Section 5. Reacquired Shares. Any shares of Series B Preferred Stock
purchased or otherwise acquired by the Corporation in any manner whatsoever
shall be retired and cancelled promptly after the acquisition thereof. All
such shares shall upon their cancellation become authorized but unissued
shares of Preferred Stock and may be reissued as part of a new series of
Preferred Stock subject to the conditions and restrictions on issuance set
forth herein, or in any other Certificate of Designation creating a series
of Preferred Stock or any similar stock or as otherwise required by law.
Section 6. Liquidation, Dissolution or Winding Up.
(A) Upon any liquidation, dissolution or winding up of the
Corporation, no distribution shall be made (1) to the holders of shares of
stock ranking junior (either as to dividends or upon liquidation,
dissolution or winding up) to the Series B Preferred Stock unless, prior
thereto, the holders of shares of Series B Preferred Stock shall have
received $100 per share, plus an amount equal to accrued and unpaid
dividends and distributions thereon, whether or not declared, to the date
of such payment, provided that the holders of shares of Series B Preferred
Stock shall be entitled to receive an aggregate amount per share, subject
to the provision for adjustment hereinafter set forth, equal to 10,000
times the aggregate amount to be distributed per share to holders of shares
of Common Stock, or (2) to the holders of shares of stock ranking on a
parity (either as to dividends or upon liquidation, dissolution or winding
up) with the Series B Preferred Stock, except distributions made ratably on
the Series B Preferred Stock and all such parity stock in proportion to the
total amounts to which the holders of all such shares are entitled upon
such liquidation, dissolution or winding up.
(B) Neither the consolidation, merger or other business
combination of the Corporation with or into any other corporation nor the
sale, lease, exchange or conveyance of all or any part of the property,
assets or business of the Corporation shall be deemed to be a liquidation,
dissolution or winding up of the Corporation for purposes of this Section
6.
(C) In the event the Corporation shall at any time declare or
pay any dividend on the Common Stock payable in shares of Common Stock, or
effect a subdivision, combination or consolidation of the outstanding
shares of Common Stock (by reclassification or otherwise than by payment of
a dividend in shares of Common Stock) into a greater or lesser number of
shares of Common Stock, then in each such case the aggregate amount to
9
which holders of shares of Series B Preferred Stock were entitled
immediately prior to such event under the proviso in clause (1) of
paragraph (A) of this Section 6 shall be adjusted by multiplying such
amount by a fraction the numerator of which is the number of shares of
Common Stock outstanding immediately after such event and the denominator
of which is the number of shares of Common Stock that were outstanding
immediately prior to such event.
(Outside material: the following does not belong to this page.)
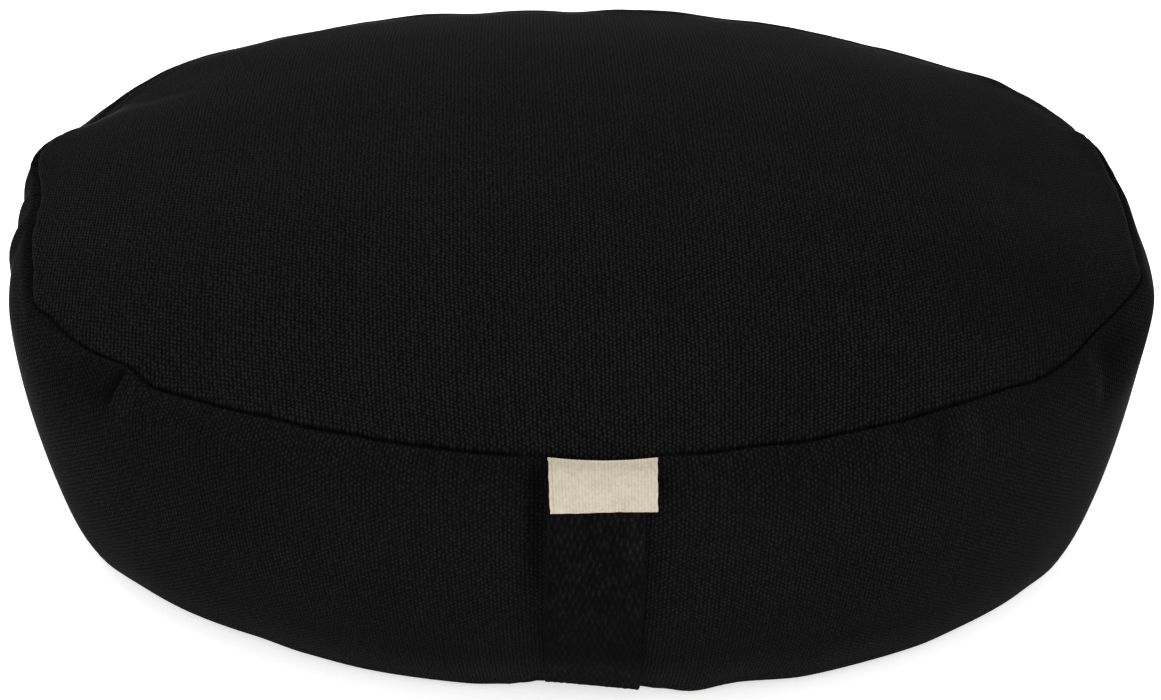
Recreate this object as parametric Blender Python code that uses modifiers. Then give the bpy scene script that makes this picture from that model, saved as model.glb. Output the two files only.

In the event the Corporation shall at any
time declare or pay any dividend on the Series B Preferred Stock payable in
shares of Series B Preferred Stock, or effect a subdivision, combination or
consolidation of the outstanding shares of Series B Preferred Stock (by
reclassification or otherwise than by payment of a dividend in shares of
Series B Preferred Stock) into a greater or lesser number of shares of
Series B Preferred Stock, then in each such case the aggregate amount to
which holders of shares of Series B Preferred Stock were entitled
immediately prior to such event under the proviso in clause (1) of
paragraph (A) of this Section 6 shall be adjusted by multiplying such
amount by a fraction, the numerator of which is the number of shares of
Series B Preferred Stock that were outstanding immediately prior to such
event and the denominator of which is the number of shares of Series B
Preferred Stock outstanding immediately after such event.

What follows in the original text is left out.